April 02, 2004

Burning Software CDs

Hard-to-find software burned to CDs in retail kiosk system.

Yardena Arar
From the May 2004 issue of PC World magazine
Posted Wednesday, March 31, 2004

Can't find the software you want at your local computer store? A new software-on-demand system that is now debuting at a major computer retailer's stores seeks to make the problem of out-of-stock and hard-to-find titles a thing of the past.


At the push of a few buttons, SoftwareToGo can create CDs--complete with logo labels and DVD-style cases--for 1500 software titles from some 240 publishers. Warranties and prices for the products are identical to their shrink-wrap versions.

SoftwareToGo is already in use at about two dozen CompUSA stores in Dallas, San Francisco, San Jose, and Seattle, and the company behind it, New York-based Protocall Technologies, expects to complete its rollout to all 227 CompUSA outlets by fall. The company is also negotiating with other major retailers.

The system isn't intended to eliminate shrink-wrapped software from CompUSA's shelves, company officials say. Its main benefit is to enable retailers to sell high-end and specialty software that they normally might not carry, such as heavy-duty business applications and advanced computer-aided design tools.

Burn It, Baby
Compusa customers encounter SoftwareToGo as a kiosk about the size of a video arcade game (see photo, above). The company calls this stand a Product Preview Station.

Once a customer decides to purchase a SoftwareToGo title, he or she obtains an order receipt and brings it to a sales clerk to produce the CD, which is burned in a matter of minutes at a separate machine. The final product is an attractively packaged CD, down to the vendor's custom label and a DVD-type case.

Bruce Newman, Protocall's president, says that you're more likely to get the latest version of a program from SoftwareToGo than from a retailer's shelf, because the company can install updates in a matter of days or even hours. Most software packages include documentation on the CD, but Newman says that Protocall can mail out printed manuals if the publisher so desires.

Newman says that the publishers his company has distribution agreements with include seven of the top ten in the United States--Microsoft and Symantec among them.

SoftwareToGo doesn't necessarily offer all of a given publisher's titles, however: Microsoft, for example, has not yet permitted Protocall to offer its top selling Windows XP and Office. And as of this writing, Protocall has yet to sign agreements with Adobe, game publisher Electronic Arts, and finance/accounting market leader Intuit.

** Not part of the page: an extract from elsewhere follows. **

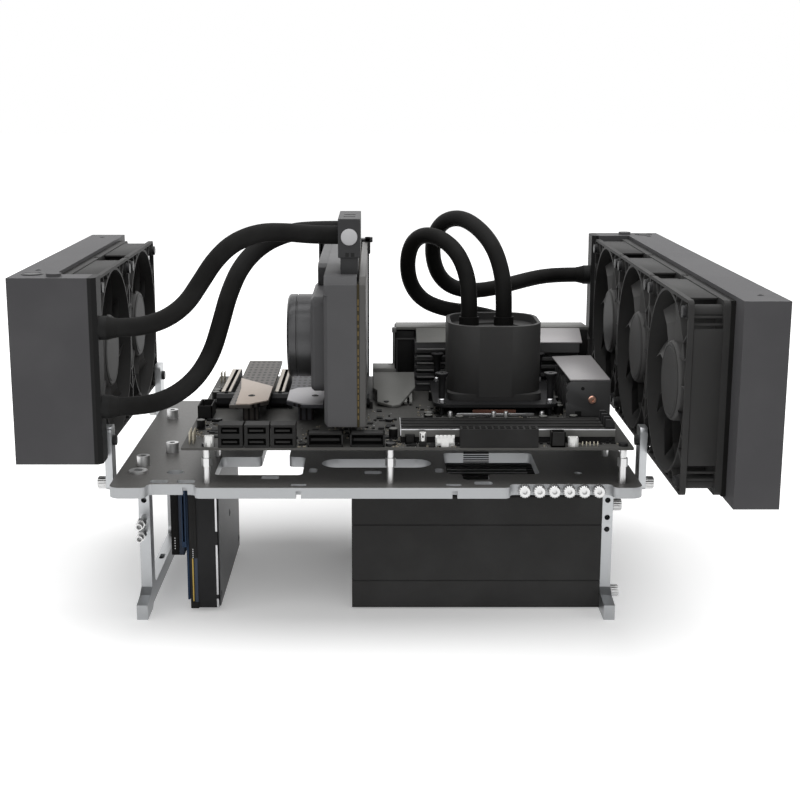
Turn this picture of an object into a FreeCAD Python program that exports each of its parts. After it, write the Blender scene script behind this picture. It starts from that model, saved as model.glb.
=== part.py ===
import FreeCAD, Part
import math
import os

import Sketcher

# Open air test bench with a board, a liquid cooled processor, a liquid cooled
# graphics card, a power supply and two drives.
# X runs to the right, Y to the back and Z up. The origin is the middle of the
# bench's outline on the surface that it stands on. All sizes are millimetres.

doc = FreeCAD.newDocument("OpenAirTestBench")
sheet = doc.addObject("Spreadsheet::Sheet", "Sizes")

SIZES = {
    # Slotted plate that carries everything
    "plate_wide": 360.0,
    "plate_deep": 272.0,
    "plate_thick": 7.5,
    "plate_corner": 8.0,
    "plate_middle": 38.85,
    "recess_deep": 9.0,
    "recess_corner": 5.0,
    "left_recess_start": -155.0,
    "left_recess_wide": 33.0,
    "right_recess_start": 90.5,
    "right_recess_wide": 69.5,
    "cutout_corner": 4.0,
    "left_cutout_start": -112.0,
    "left_cutout_wide": 61.0,
    "left_cutout_front": -64.6,
    "left_cutout_deep": 49.0,
    "left_channel_start": -83.0,
    "left_channel_wide": 20.0,
    "left_channel_deep": 51.0,
    "long_slot_start": -38.5,
    "long_slot_wide": 78.0,
    "long_slot_front": -44.7,
    "long_slot_deep": 23.5,
    "right_cutout_start": 49.5,
    "right_cutout_wide": 64.5,
    "right_cutout_front": -62.0,
    "right_cutout_deep": 58.0,
    "right_tongue_start": 60.0,
    "right_tongue_wide": 18.0,
    "right_tongue_deep": 15.5,
    "tie_channel_wide": 3.4,
    "tie_channel_deep": 5.2,
    "tie_slot_wide": 12.3,
    "tie_slot_deep": 7.5,
    # Two side legs
    "leg_tall": 105.0,
    "leg_thick": 8.0,
    "leg_apart": 344.4,
    "leg_front": -26.3,
    "leg_deep": 150.3,
    "foot_reach": 23.2,
    "foot_long": 24.0,
    "foot_tall": 11.0,
    "bar_lift": 3.0,
    "bar_top": 15.0,
    "knee_tall": 17.0,
    "upright_wide": 14.3,
    "head_bar_tall": 12.0,
    "window_corner": 6.0,
    "foot_bolt_slot": 12.0,
    "rack_hole_radius": 2.0,
    "rack_hole_deep": 12.0,
    "top_rack_hole": 83.0,
    "spare_height": 61.0,
    "spare_pitch": 9.0,
    # Hexagonal standoffs under the board
    "standoff_tall": 24.3,
    "standoff_radius": 2.4,
    "collar_radius": 3.6,
    "collar_tall": 5.8,
    "collar_height": 11.8,
    "stud_radius": 1.5,
    "stud_long": 6.0,
    "screw_clearance": 0.2,
    "seat_gap": 0.3,
    # Knurled thumbscrews
    "thumb_radius": 4.35,
    "thumb_long": 6.65,
    "thumb_socket_radius": 1.7,
    "thumb_socket_deep": 2.5,
    "thumb_shank_radius": 1.75,
    "stored_start": 100.5,
    "stored_pitch": 10.05,
    "stored_shank": 6.0,
    # Threaded nuts left on the plate
    "nut_radius": 4.6,
    "nut_hole_radius": 2.0,
    "nut_tall": 7.2,
    "ring_radius": 6.6,
    "ring_hole_radius": 4.2,
    "ring_x": -166.0,
    "ring_y": -56.5,
    "plain_hole_radius": 5.8,
    "plain_hole_x": -140.0,
    "plain_hole_y": -57.0,
    "small_hole_radius": 2.7,
    "small_hole_x": 141.0,
    "small_hole_y": -59.5,
    # Bars that carry the two radiators
    "bracket_thick": 5.0,
    "front_bracket_wide": 14.0,
    "rear_bracket_wide": 18.0,
    "bracket_tall": 44.0,
    "bracket_corner": 3.0,
    "front_bracket_y": -70.0,
    "left_rear_bracket_y": 155.0,
    "right_rear_bracket_y": 165.0,
    # Fans
    "fan_side": 120.0,
    "fan_thick": 25.0,
    "fan_corner": 4.0,
    "fan_bore_radius": 57.6,
    "fan_ring_radius": 59.4,
    "fan_hole_inset": 7.5,
    "fan_hole_radius": 2.15,
    "fan_boss_radius": 4.3,
    "fan_plate_thick": 4.0,
    "fan_rim_wide": 2.0,
    "fan_rim_tall": 3.4,
    "fan_web_thick": 1.2,
    "fan_web_step": 11.0,
    "fan_hub_radius": 26.0,
    "fan_hub_long": 17.0,
    "fan_hub_start": 3.2,
    "fan_hub_round": 3.0,
    "fan_strut_wide": 5.0,
    "fan_shaft_radius": 1.5,
    "fan_shaft_clearance": 0.05,
    "fan_tip_clearance": 1.0,
    "fan_blade_thick": 1.6,
    "fan_blade_root_chord": 19.0,
    "fan_blade_tip_chord": 25.0,
    "fan_blade_root_pitch": 48.0,
    "fan_blade_tip_pitch": 30.0,
    "fan_blades": 9.0,
    "fan_centre_height": 191.5,
    "fan_screw_shank_radius": 1.9,
    "fan_screw_head_radius": 3.6,
    "fan_screw_head_long": 2.4,
    "fan_screw_grip": 5.0,
    "gasket_thick": 2.8,
    "gasket_wide": 4.0,
    # Radiators
    "radiator_thick": 27.4,
    "radiator_tall": 125.0,
    "radiator_tank_thick": 58.0,
    "radiator_tank_chamfer": 3.0,
    "radiator_window_inset": 12.5,
    "radiator_window_deep": 3.0,
    "radiator_tube_tall": 2.2,
    "radiator_tube_deep": 2.4,
    "radiator_tubes": 12.0,
    "right_near_tank": 19.1,
    "right_far_tank": 24.1,
    "left_front_tank": 21.0,
    "left_rear_tank": 24.5,
    "port_radius": 8.0,
    "port_long": 5.0,
    "port_high": 219.7,
    "port_low": 166.4,
    "plug_radius": 5.0,
    "plug_tall": 2.0,
    # Board
    "board_long": 304.8,
    "board_deep": 244.0,
    "board_thick": 1.6,
    "board_left": -131.1,
    "board_front": -90.4,
    "board_corner": 1.5,
    "board_hole_radius": 1.95,
    "hole_row_front": 6.35,
    "hole_row_second": 78.7,
    "hole_row_back": 233.6,
    "hole_column_left": 16.5,
    "hole_column_middle": 141.0,
    "hole_column_right": 298.45,
    "board_screw_radius": 3.2,
    "board_screw_tall": 2.0,
    "board_screw_long": 5.0,
    # Slots for cards
    "slot_wide": 7.6,
    "slot_long": 89.0,
    "slot_tall": 11.2,
    "slot_front": 38.0,
    "slot_groove_wide": 2.0,
    "slot_groove_deep": 8.0,
    "slot_end_wall": 1.5,
    "slot_pitch": 20.32,
    "latch_wide": 13.4,
    "latch_long": 8.6,
    "latch_tall": 10.9,
    "latch_lift": 1.4,
    "latch_gap": 0.4,
    "latch_pin_radius": 1.0,
    "latch_pin_height": 2.6,
    # Memory slots
    "memory_long": 146.0,
    "memory_start": 17.0,
    "memory_front": -75.6,
    "memory_wide": 6.6,
    "memory_pitch": 9.4,
    "memory_tall": 9.4,
    "memory_groove_wide": 1.8,
    "memory_groove_deep": 6.0,
    "memory_latch_long": 6.0,
    "memory_latch_tall": 14.0,
    # Sockets along the board's front edge
    "edge_inset": 0.6,
    "power_socket_start": 56.7,
    "power_socket_long": 52.6,
    "power_socket_deep": 10.0,
    "power_socket_tall": 12.8,
    "pin_pitch": 4.2,
    "pin_hole": 3.1,
    "pin_deep": 8.0,
    "data_port_start": -106.0,
    "data_port_long": 16.6,
    "data_port_pitch": 17.8,
    "data_port_deep": 13.0,
    "data_port_tall": 15.6,
    "data_mouth_wide": 12.4,
    "data_mouth_tall": 4.6,
    "data_mouth_deep": 7.0,
    # Covers and heatsinks on the board
    "drive_cover_tall": 15.0,
    "drive_cover_lift": 12.4,
    "drive_cover_front": -24.9,
    "drive_cover_long": 169.5,
    "drive_cover_nose": 12.0,
    "left_drive_cover_x": -105.0,
    "left_drive_cover_wide": 27.3,
    "right_drive_cover_x": -64.5,
    "right_drive_cover_wide": 27.0,
    "chip_cover_x": -2.0,
    "chip_cover_y": 35.0,
    "chip_cover_wide": 32.5,
    "chip_cover_deep": 48.0,
    "chip_cover_tall": 26.0,
    "chip_cover_chamfer": 3.0,
    "rear_cover_x": 16.0,
    "rear_cover_wide": 157.0,
    "rear_cover_front": 113.0,
    "rear_cover_tall": 45.4,
    "rear_cover_drop": 6.0,
    "rear_cover_wall": 1.8,
    "rear_cover_back_gap": 0.6,
    "rear_sink_x": 31.0,
    "rear_sink_wide": 131.0,
    "rear_sink_front": 95.0,
    "rear_sink_deep": 17.6,
    "rear_sink_tall": 39.0,
    "sink_fin_pitch": 6.4,
    "sink_fin_gap": 3.6,
    "sink_fin_deep": 8.0,
    "sink_fin_start": 8.0,
    "side_sink_x": 147.0,
    "side_sink_wide": 24.0,
    "side_sink_front": -5.0,
    "side_sink_deep": 99.0,
    "side_sink_tall": 29.0,
    "side_sink_slope": 9.0,
    "port_block_start": 24.0,
    "port_block_pitch": 36.0,
    "port_block_wide": 24.0,
    "port_block_wall": 1.4,
    "port_block_tall": 30.0,
    "port_block_deep": 21.0,
    # Processor and its cooler
    "cpu_x": 88.6,
    "cpu_y": 48.0,
    "socket_side": 62.0,
    "socket_tall": 4.0,
    "cpu_side": 44.0,
    "cpu_lift": 0.6,
    "cpu_tall": 5.4,
    "cpu_clearance": 0.5,
    "cold_plate_side": 54.0,
    "cold_plate_tall": 5.6,
    "cooler_bracket_side": 92.0,
    "cooler_bracket_thick": 2.5,
    "cooler_bracket_lift": 6.9,
    "cooler_bracket_corner": 9.0,
    "cooler_screw_offset": 40.0,
    "cooler_screw_radius": 2.0,
    "cooler_screw_head_radius": 4.2,
    "cooler_screw_head_tall": 11.0,
    "cooler_screw_top": 32.5,
    "cooler_spring_radius": 3.4,
    "pump_side": 70.0,
    "pump_corner": 23.0,
    "pump_tall": 54.0,
    "pump_rim": 3.0,
    "pump_recess_deep": 6.0,
    "pump_disc_radius": 21.0,
    "pump_disc_deep": 1.6,
    "fitting_radius": 7.6,
    "fitting_tall": 6.5,
    "fitting_x": -4.1,
    "fitting_y": 9.0,
    "fitting_spread": 26.4,
    # Graphics card
    "card_slot_x": -11.75,
    "card_front": -82.0,
    "card_long": 235.0,
    "card_bottom": 150.7,
    "card_tall": 96.7,
    "card_board_thick": 1.6,
    "card_tab_tall": 7.2,
    "card_tab_end_gap": 2.0,
    "shroud_thick": 22.2,
    "shroud_chamfer": 2.5,
    "shroud_wall": 2.0,
    "shroud_back_gap": 4.0,
    "card_backplate_thick": 4.2,
    "card_block_thick": 9.6,
    "card_block_front": -62.0,
    "card_block_long": 84.0,
    "card_block_bottom": 170.5,
    "card_block_tall": 65.5,
    "card_block_corner": 6.0,
    "puck_radius": 29.5,
    "puck_long": 17.5,
    "puck_groove_deep": 1.2,
    "puck_groove_wide": 1.6,
    "puck_height": 203.2,
    "bracket_plate_x": -47.0,
    "bracket_plate_wide": 41.5,
    "bracket_plate_bottom": 133.0,
    "bracket_plate_tall": 120.6,
    "bracket_plate_thick": 1.2,
    "bracket_plate_gap": 0.6,
    "bracket_flange": 11.5,
    "terminal_wide": 14.9,
    "terminal_front": -67.0,
    "terminal_long": 66.0,
    "terminal_tall": 26.0,
    "terminal_neck_tall": 16.1,
    "terminal_neck_inset": 1.6,
    "terminal_x": -25.3,
    "terminal_port_height": 277.5,
    "terminal_port_radius": 6.8,
    "terminal_front_port": -52.0,
    "terminal_rear_port": -16.0,
    "terminal_plug_radius": 5.4,
    "terminal_plug_long": 1.2,
    # Hoses
    "hose_radius": 6.3,
    # Power supply
    "supply_long": 181.7,
    "supply_deep": 150.0,
    "supply_tall": 86.0,
    "supply_lift": 1.0,
    "supply_front": -28.0,
    "supply_corner": 2.0,
    "supply_lower_seam": 20.8,
    "supply_upper_seam": 63.4,
    "supply_seam_wide": 1.0,
    "supply_seam_deep": 0.8,
    "supply_well_radius": 60.0,
    "supply_well_deep": 27.0,
    "supply_well_x": 74.0,
    "supply_slat_wide": 2.0,
    "supply_slat_gap": 5.0,
    "supply_slat_thick": 1.6,
    "supply_screw_inset": 6.0,
    "supply_screw_low": 11.7,
    "supply_screw_rise": 65.9,
    "supply_screw_long": 13.0,
    "supply_rotor_radius": 57.0,
    "supply_rotor_gap": 2.4,
    "supply_hub_radius": 21.0,
    "supply_hub_long": 18.0,
    "supply_blades": 7.0,
    "inlet_y": 22.0,
    "inlet_wide": 27.5,
    "inlet_tall": 24.0,
    "inlet_height": 34.0,
    "inlet_deep": 14.0,
    "inlet_wall": 2.0,
    "inlet_proud": 1.4,
    "switch_y": 62.0,
    "switch_wide": 15.0,
    "switch_tall": 21.0,
    "switch_deep": 9.0,
    "switch_clearance": 0.4,
    "switch_angle": 8.0,
    # Drives that hang under the plate
    "disk_x": -135.0,
    "disk_wide": 20.6,
    "disk_front": -35.0,
    "disk_long": 147.0,
    "disk_tall": 101.6,
    "disk_corner": 2.0,
    "disk_cover_inset": 3.0,
    "disk_cover_proud": 0.8,
    "disk_board_thick": 1.6,
    "disk_board_gap": 0.6,
    "disk_board_tall": 60.0,
    "disk_connector_long": 10.0,
    "ssd_x": -151.7,
    "ssd_wide": 9.5,
    "ssd_front": -9.0,
    "ssd_long": 100.0,
    "ssd_tall": 69.9,
    "ssd_corner": 1.5,
}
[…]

Could SoftwareToGo eventually replace shrink-wrapped products altogether? Dewey Thoes, senior buyer for CompUSA, thinks not: "People like to see stuff and touch it before they buy," he observes.

Analyst Rob Enderle of the Enderle Group agrees, but says that if shrink-wrap does disappear, it is more likely to give way to online delivery of software.

In the meantime, SoftwareToGo can help ensure that a brick-and-mortar store will always have the software package you're looking for.